The branch target statistics are collected with percpu variables, counting
both 'hits' on the existing branch targets and 'misses', divided into counts
for up to four specific targets (first-come-first-served) and a catch-all
miss count used once that table is full.
When the total number of specific misses on a cpu reaches 1000, work is
triggered which adds up counts across all CPUs and chooses the two most-
popular call targets to patch into the call path.
If instead the catch-all miss count reaches 1000, the counts and specific
targets for that cpu are discarded, since either the target is too
unpredictable (lots of low-frequency callees rather than a few dominating
ones) or the targets that populated the table were by chance unpopular ones.
To ensure that the static key target does not change between the if () check
and the call, the whole dynamic_call must take place in an RCU read-side
critical section (which, since the callee does not know it is being called in
this manner, then lasts at least until the callee returns), and the patching
at re-learning time is done with the help of a static_key to switch callers
off the dynamic_call path and RCU synchronisation to ensure none are still on
it. In cases where RCU cannot be used (e.g. because some callees need to RCU
synchronise), it might be possible to add a variant that uses
synchronize_rcu_tasks() when updating, but this series does not attempt this.

The dynamic_calls created by this series are opt-in, partly because of the
abovementioned rcu_read_lock requirement.
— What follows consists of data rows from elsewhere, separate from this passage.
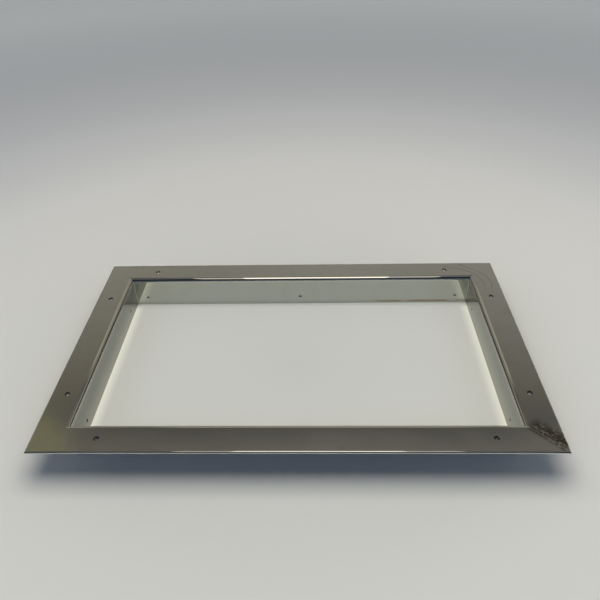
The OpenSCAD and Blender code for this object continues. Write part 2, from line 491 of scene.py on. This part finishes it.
def mirror_plate():
    """316 stainless plate, ground and then mopped to a mirror with polishing compound.

    It shows the room almost sharply. What tells it from a glass mirror is a warm grey tint, slow waves
    left by the belt (60 to 100 mm apart), hazy patches where the mop dragged (10 to 30 mm), and hair
    lines along the rails. The hair lines are 0.02 mm wide on real plate and are drawn 1 mm wide here.
    Places on the plate are in metres."""
    finish, tree, out = new_finish("mirror polished 316 stainless plate")
    place = add(tree, "ShaderNodeTexCoord").outputs["Object"]
    axis = add(tree, "ShaderNodeSeparateXYZ", inputs={"Vector": place})

    # The skirt is darker than the flange, and darker still on the short rails.
    past_square = (FRAME_L - FRAME_W) / 2 * MM
    along_long = calc(tree, "SUBTRACT", calc(tree, "ABSOLUTE", axis.outputs["X"]), past_square)
    on_side = calc(tree, "GREATER_THAN", along_long, calc(tree, "ABSOLUTE", axis.outputs["Y"]))
    skirt_tone = blend(tree, on_side, linear("#B8BBB4"), linear("#8E908A"))
    rise = eased(tree, axis.outputs["Z"], (BEND_Z - 4) * MM, (FRAME_H - 1) * MM)
    tone = blend(tree, rise, skirt_tone, linear("#CCC9C1"))

    # Haze in soft patches.
    patches = add(tree, "ShaderNodeTexNoise", inputs={
        "Vector": place, "Scale": 45.0, "Detail": 4.0, "Roughness": 0.55})
    haze = eased(tree, patches.outputs["Fac"], 0.45, 0.8)
    tone = blend(tree, haze, tone, blend(tree, 1.0, tone, linear("#FAF9F6"), "MULTIPLY"))

    # Compound dragged out along the front right mitre, mostly on the right rail: feathery smudges.
    laid, along, across = corner_place(tree, place, (HIGH[0] * MM, LOW[1] * MM, 0.0), 135)
    drag = add(tree, "ShaderNodeMapping", inputs={"Vector": laid, "Scale": (0.8, 1.6, 0.2)})
    feather = add(tree, "ShaderNodeTexNoise", inputs={
        "Vector": drag.outputs[0], "Scale": 95.0, "Detail": 7.0, "Roughness": 0.62, "Distortion": 1.6})
    near = calc(tree, "MULTIPLY", eased(tree, across, -0.03, -0.014), eased(tree, across, 0.008, 0.0))
    length = calc(tree, "MULTIPLY", eased(tree, along, 0.003, 0.012), eased(tree, along, 0.074, 0.058))
    zone = calc(tree, "MULTIPLY", near, length)
    smear = calc(tree, "MULTIPLY", zone, eased(tree, feather.outputs["Fac"], 0.4, 0.51))
    high_up = eased(tree, axis.outputs["Z"], (FRAME_H - 3) * MM, (FRAME_H - 1.5) * MM)
    smear = calc(tree, "MULTIPLY", smear, high_up)
    tone = blend(tree, smear, tone, linear("#6E6657"))

    # Thin arcs where the edge of the mop bit, at the back right mitre.
    swing = add(tree, "ShaderNodeMapping", {"vector_type": "TEXTURE"}, {
        "Vector": place, "Location": ((HIGH[0] - 96) * MM, (HIGH[1] - 82) * MM, FRAME_H * MM)})
    bent = add(tree, "ShaderNodeTexNoise", inputs={"Vector": place, "Scale": 22.0, "Detail": 2.0})
    swung = add(tree, "ShaderNodeVectorMath", {"operation": "LENGTH"}, {0: swing.outputs[0]})
    wander = calc(tree, "MULTIPLY", bent.outputs["Fac"], 0.02)
    reach = calc(tree, "ADD", swung.outputs["Value"], wander)
    hair = eased(tree, calc(tree, "PINGPONG", reach, 0.0065), 0.0011, 0.0003)
    back_along = corner_place(tree, place, (HIGH[0] * MM, HIGH[1] * MM, 0.0), 225)[1]
    band = calc(tree, "MULTIPLY", eased(tree, reach, 0.068, 0.076), eased(tree, reach, 0.1, 0.095))
    patch = calc(tree, "MULTIPLY", eased(tree, back_along, 0.09, 0.06), band)
    arcs = calc(tree, "MULTIPLY", calc(tree, "MULTIPLY", hair, patch), high_up)
    tone = blend(tree, calc(tree, "MULTIPLY", arcs, 0.5), tone, linear("#6F695E"))

    # A brown line of compound caught along the foot of the back skirt, towards the right.
    above_foot = eased(tree, axis.outputs["Z"], 0.0015, 0.004)
    below_top = eased(tree, axis.outputs["Z"], 0.0085, 0.005)
    to_right = eased(tree, axis.outputs["X"], 0.09, 0.2)
    on_back = eased(tree, axis.outputs["Y"], 0.18, 0.183)
    drawn = add(tree, "ShaderNodeMapping", inputs={"Vector": place, "Scale": (0.25, 1.0, 2.0)})
    broken = add(tree, "ShaderNodeTexNoise", inputs={
        "Vector": drawn.outputs[0], "Scale": 110.0, "Detail": 5.0})
    foot = calc(tree, "MULTIPLY", above_foot, below_top)
    foot = calc(tree, "MULTIPLY", foot, calc(tree, "MULTIPLY", to_right, on_back))
    streak = calc(tree, "MULTIPLY", foot, eased(tree, broken.outputs["Fac"], 0.35, 0.6))
    tone = blend(tree, streak, tone, linear("#9C8F78"))

    # Roughness: a clean mirror, a little more in the haze and much more in the smudges.
    rough = calc(tree, "ADD", calc(tree, "MULTIPLY", haze, 0.03), 0.035)
    rough = calc(tree, "ADD", rough, calc(tree, "MULTIPLY", smear, 0.2))
    rough = calc(tree, "ADD", rough, calc(tree, "MULTIPLY", streak, 0.15))

    # Bump: slow waves, then hair lines. The long rails' lines run along X and the short rails' along Y.
    waves = add(tree, "ShaderNodeTexNoise", inputs={"Vector": place, "Scale": 14.0, "Detail": 1.0})
    long_way = add(tree, "ShaderNodeMapping", inputs={"Vector": place, "Scale": (0.03, 1.0, 1.0)})
    short_way = add(tree, "ShaderNodeMapping", inputs={"Vector": place, "Scale": (1.0, 0.03, 1.0)})
    lines = []
    for way_round in (long_way, short_way):
        lines.append(add(tree, "ShaderNodeTexNoise", inputs={
            "Vector": way_round.outputs[0], "Scale": 900.0, "Detail": 2.0}).outputs["Fac"])
    hair_lines = add(tree, "ShaderNodeMix", {"data_type": "FLOAT"}, {
        0: on_side, 2: lines[0], 3: lines[1]})
    wave_bump = add(tree, "ShaderNodeBump", inputs={
        "Strength": 1.0, "Distance": 0.00025, "Height": waves.outputs["Fac"]})
    fine_bump = add(tree, "ShaderNodeBump", inputs={
        "Strength": 1.0, "Distance": 0.0000015, "Height": hair_lines.outputs[0],
        "Normal": wave_bump.outputs[0]})
    surface(tree, out, {
        "Base Color": tone, "Metallic": 1.0, "Roughness": rough, "Normal": fine_bump.outputs[0]})
    return finish


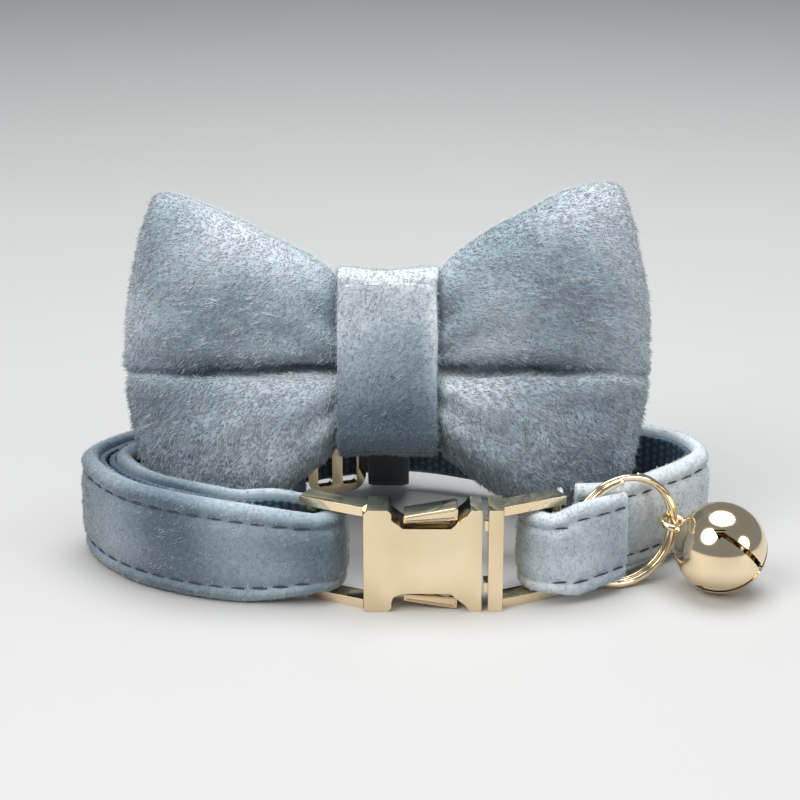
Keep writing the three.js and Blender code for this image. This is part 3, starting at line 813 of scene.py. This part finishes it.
def makeBell():
    turn, middle, reach = bellFrame()
    whole = Matrix.Translation(middle) @ turn
    radius = bellPlace["radius"] * mm
    bm = bmesh.new()
    bmesh.ops.create_uvsphere(bm, u_segments=96, v_segments=64, radius=radius,
                              matrix=Matrix.Rotation(math.radians(90), 4, "X"))
    shell = bpy.data.objects.new("shell", fromBmesh(bm, "shell"))
    inner = bmesh.new()
    bmesh.ops.create_uvsphere(inner, u_segments=72, v_segments=48, radius=radius - bellPlace["wall"] * mm,
                              matrix=Matrix.Rotation(math.radians(90), 4, "X"))
    hollow = bpy.data.objects.new("hollow", fromBmesh(inner, "hollow"))
    tools = [hollow]
    for angle in (45, 135):
        spin = Matrix.Rotation(math.radians(angle), 4, "Y")
        cutter = bmesh.new()
        size = Matrix.Diagonal((radius * 3, radius, bellPlace["slot"] * mm, 1))
        bmesh.ops.create_cube(cutter, size=1, matrix=spin @ Matrix.Translation((0, -radius / 2 - 0.35 * mm, 0)) @ size)
        tools.append(bpy.data.objects.new("slot", fromBmesh(cutter, "slot")))
        ends = bmesh.new()
        lay = Matrix.Translation((0, -0.6 * mm, 0)) @ Matrix.Rotation(math.radians(90), 4, "Y")
        bmesh.ops.create_cone(ends, cap_ends=True, segments=3, radius1=bellPlace["slotEnd"] * mm,
                              radius2=bellPlace["slotEnd"] * mm, depth=radius * 3, matrix=spin @ lay)
        tools.append(bpy.data.objects.new("ends", fromBmesh(ends, "ends")))
    for piece in [shell] + tools:
        scene.collection.objects.link(piece)
    for tool in tools:
        cut = shell.modifiers.new("cut", "BOOLEAN")
        cut.operation = "DIFFERENCE"
        cut.solver = "EXACT"
        cut.object = tool
    bake(shell)
    bm = bmesh.new()
    bm.from_mesh(shell.data)
    eye = bmesh.new()
    start = Matrix.Translation((1.75 * mm, 0, 0)) @ Matrix.Rotation(math.radians(90), 4, "X")
    bmesh.ops.create_circle(eye, segments=16, radius=0.5 * mm, matrix=start)
    bmesh.ops.spin(eye, geom=eye.verts[:] + eye.edges[:], axis=(0, 0, 1), cent=(0, 0, 0),
                   angle=2 * math.pi, steps=48, use_merge=True)
    bmesh.ops.recalc_face_normals(eye, faces=eye.faces)
    bmesh.ops.translate(eye, verts=eye.verts, vec=(0, reach + 0.1 * mm, 0))
    ringMesh = fromBmesh(eye, "eye")
    bm.from_mesh(ringMesh)
    bmesh.ops.transform(bm, matrix=whole, verts=bm.verts)
    for piece in [shell] + tools:
        bpy.data.objects.remove(piece)
    bell = addPiece("jingleBell", fromBmesh(bm, "jingleBell"), "gold")
    bell.data.set_sharp_from_angle(angle=math.radians(40))
    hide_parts("jingle_bell")
    return bell


makeBell()
print("metal made")


# Floor

floorMesh = bmesh.new()
bmesh.ops.create_grid(floorMesh, x_segments=1, y_segments=1, size=3.0)
floor = bpy.data.objects.new("floor", fromBmesh(floorMesh, "floor"))
floor.data.materials.append(paleFloor())
scene.collection.objects.link(floor)
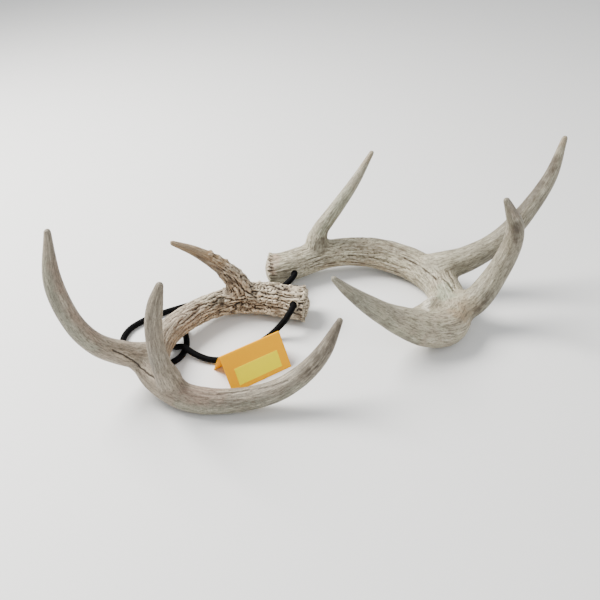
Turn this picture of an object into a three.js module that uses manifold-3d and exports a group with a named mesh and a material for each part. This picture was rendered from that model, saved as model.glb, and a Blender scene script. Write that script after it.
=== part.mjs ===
// A pair of shed deer antlers lying beside each other, tines up, tied together by one cord
// that runs through a drilled hole behind each burr, with a folded paper card beside the cord.
// Millimetres, +Z up. The origin is on the table, under the middle of the pair.

import * as THREE from 'three';
import { mergeVertices } from 'three/addons/utils/BufferGeometryUtils.js';
import Module from 'manifold-3d';

const wasm = await Module();
wasm.setup();

// Driving dimensions

const pieceGap = 0.3; // clear space between pieces that meet
const limbSides = 14; // corners of a ring round a beam
const tineSides = 12;
const beamRingStep = 9; // distance between rings along a beam
const tineRingStep = 8;

const cordDiameter = 5.8;
const cordSides = 8;
const cordStep = 10;
const holeDiameter = 7; // drilled across the base of each antler
const drillLength = 90; // the drill's cut, half of it to each side of the mouth
const knotDiameter = 13;
const knotLength = 12;

const cardWidth = 58;
const cardHeight = 29; // height of the fold above the table
const cardSpread = 36; // distance between the two feet
const cardThickness = 0.6;
const cardHeading = 23.5; // degrees from +X
const cardMiddle = [-77, -54];
const stickerSize = [42, 15];
const stickerInset = [8, 15]; // from the card's left edge, and down from the fold
const stickerThickness = 0.2;

// Burr: distance from the broken-off end, and how far the surface stands out there
// from the plain beam. The end itself is a flat seal.
const sealRadius = 9;
const burrProfile = [
  [1, -2.5],
  [2.5, 0.7],
  [4.5, 2],
  [6.5, 1.6],
  [9, 0.4],
];
const burrKnobs = 7; // low knobs round the coronet
const burrKnobHeight = 0.5;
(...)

My attempts to measure the performance impact of dynamic_calls have been
inconclusive; the effects on an RX-side UDP packet rate test were within
Â1.5% and nowhere near statistical significance (p around 0.2-0.3 with n=6
in a Welch t-test). This could mean that dynamic_calls are ineffective,
but it could also mean that many more sites need converting before any gain
shows up, or it could just mean that my testing was insufficiently sensitive
or measuring the wrong thing. Given these poor results, this series is
clearly not 'ready', hence the RFC tags, but hopefully it will inform the
discussion in this area.

As before, this series depends on Josh's "static calls" patch series (v3 this
time). My testing was done with out-of-line static calls, since the inline
implementation lead to crashes; I have not yet determined whether they were
the fault of my patch or of the static calls series.

Edward Cree (4):
static_call: add indirect call promotion (dynamic_call) infrastructure
net: core: use a dynamic_call for pt_prev->func() in RX path
net: core: use a dynamic_call for dst_input
net: core: use a dynamic_call for pt_prev->list_func() in list RX path

include/linux/dynamic_call.h | 300 +++++++++++++++++++++++++++++++++++++++++++
include/net/dst.h | 5 +-
init/Kconfig | 11 ++
kernel/Makefile | 1 +
kernel/dynamic_call.c | 131 +++++++++++++++++++
net/core/dev.c | 18 ++-
net/core/dst.c | 2 +
7 files changed, 463 insertions(+), 5 deletions(-)
create mode 100644 include/linux/dynamic_call.h
create mode 100644 kernel/dynamic_call.c